M Night’s Split Surprises, Diesel’s xXx Falters
By John Hamann
January 22, 2017
After a wild MLK weekend, where seven films finished the three-day portion of the weekend with $10 million or more, and we had three net new openers and three more expansions, some might have believed that things were going to settle down this weekend. Not so much.
Openers this weekend include Split, the new horror/thriller from M Night Shyamalan and Jason Blum, and starring a wild looking James McAvoy. We also have the return of Vin Diesel to the lead role in the xXx series, this one titled xXx: The Return of Xander Cage. Other featured new films were The Founder, with Michael Keaton as Ray Croc, the brains behind the early days of McDonald’s, and The Resurrection of Gavin Stone, a comedy that seems to have failed to advertise except to church-goers. Then we have the expanders, as Silence tries again this weekend, bringing its total up to 1,580 venues, while 20th Century Women expands to 650 screens.
Our number one film of the weekend is a bit of surprise, as the weekend winner is Split, the new horror film from M Night Shyamalan, who has his second consecutive hit following 2015’s The Visit. That film managed to earn $100 million worldwide against a budget of $5 million. The Visit got started on a slow September weekend but still managed to open to $25.4 million, in second behind The Perfect Guy, which won out by only about $400,000. That was September 9, 2015. This is January, which can mean good results at the box office (it’s about a 1,000 times better weekend to open a film). There was not going to be a second place finish for Split, so M Night Shyamalan is on top for the first time since The Village opened to $50.7 million way back in the summer of 2004.
Yes, Shyamalan’s reign of inconsistency ends this weekend, with a number one film this weekend and a second place debut for his previous film. The latest reign started on Thursday night, when Split earned a very solid $2 million from previews. Ride Along 2 earned less from previews over a late January weekend last year, pulling in $1.26 million on its way to a $35.2 million opening frame. The comedy sequel had a first day take of $11.9 million, and Split did much better with its combined Thursday preview/first Friday gross, as it came in at a powerful $14.6 million. All of a sudden, Split was going to play amongst the bigger January titles of all time – Lone Survivor is currently fifth best all time in January with an opening frame of $37.8 million – a number that Split would be looking for over the remainder of the weekend. We learned last weekend through The Bye Bye Man that audiences were hungry for thrills, and Split more than proves that.

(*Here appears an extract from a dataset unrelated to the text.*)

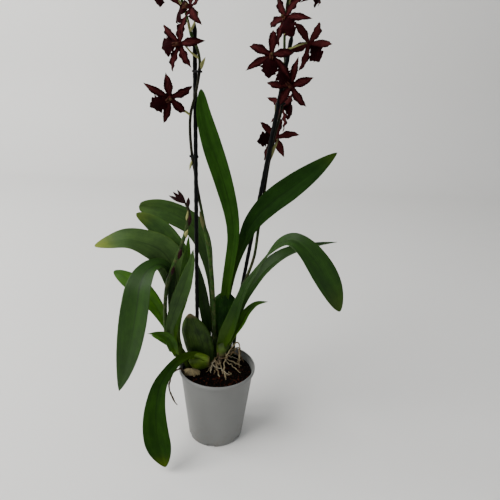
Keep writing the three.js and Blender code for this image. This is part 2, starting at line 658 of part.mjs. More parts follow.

The weekend gross for Split came in at a totally unexpected $40.2 million, making it the fourth biggest opener all-time for the month of January. Split blew tracking away, as prognosticators were looking for a mid-$20 million start. Who is happiest about this result? Shyamalan, and not for financial reasons. He has now gotten his reputation back after delivering two good movies since After Earth bombed so spectacularly in 2013, earning $60.5 million on the domestic side against a budget of $130 million. Second happiest has to be Jason Blum, who has a piece of this one. Split cost only $9 million to make, which means it made almost four times its budget over opening weekend. Domestic marketing costs were reported in the trades to be around $20 million, with at least a similar amount overseas. The marketing was almost perfect – the TV ads were plentiful and kind of thrilling. Split was everywhere heading into the weekend, and that kind of awareness paid off big time.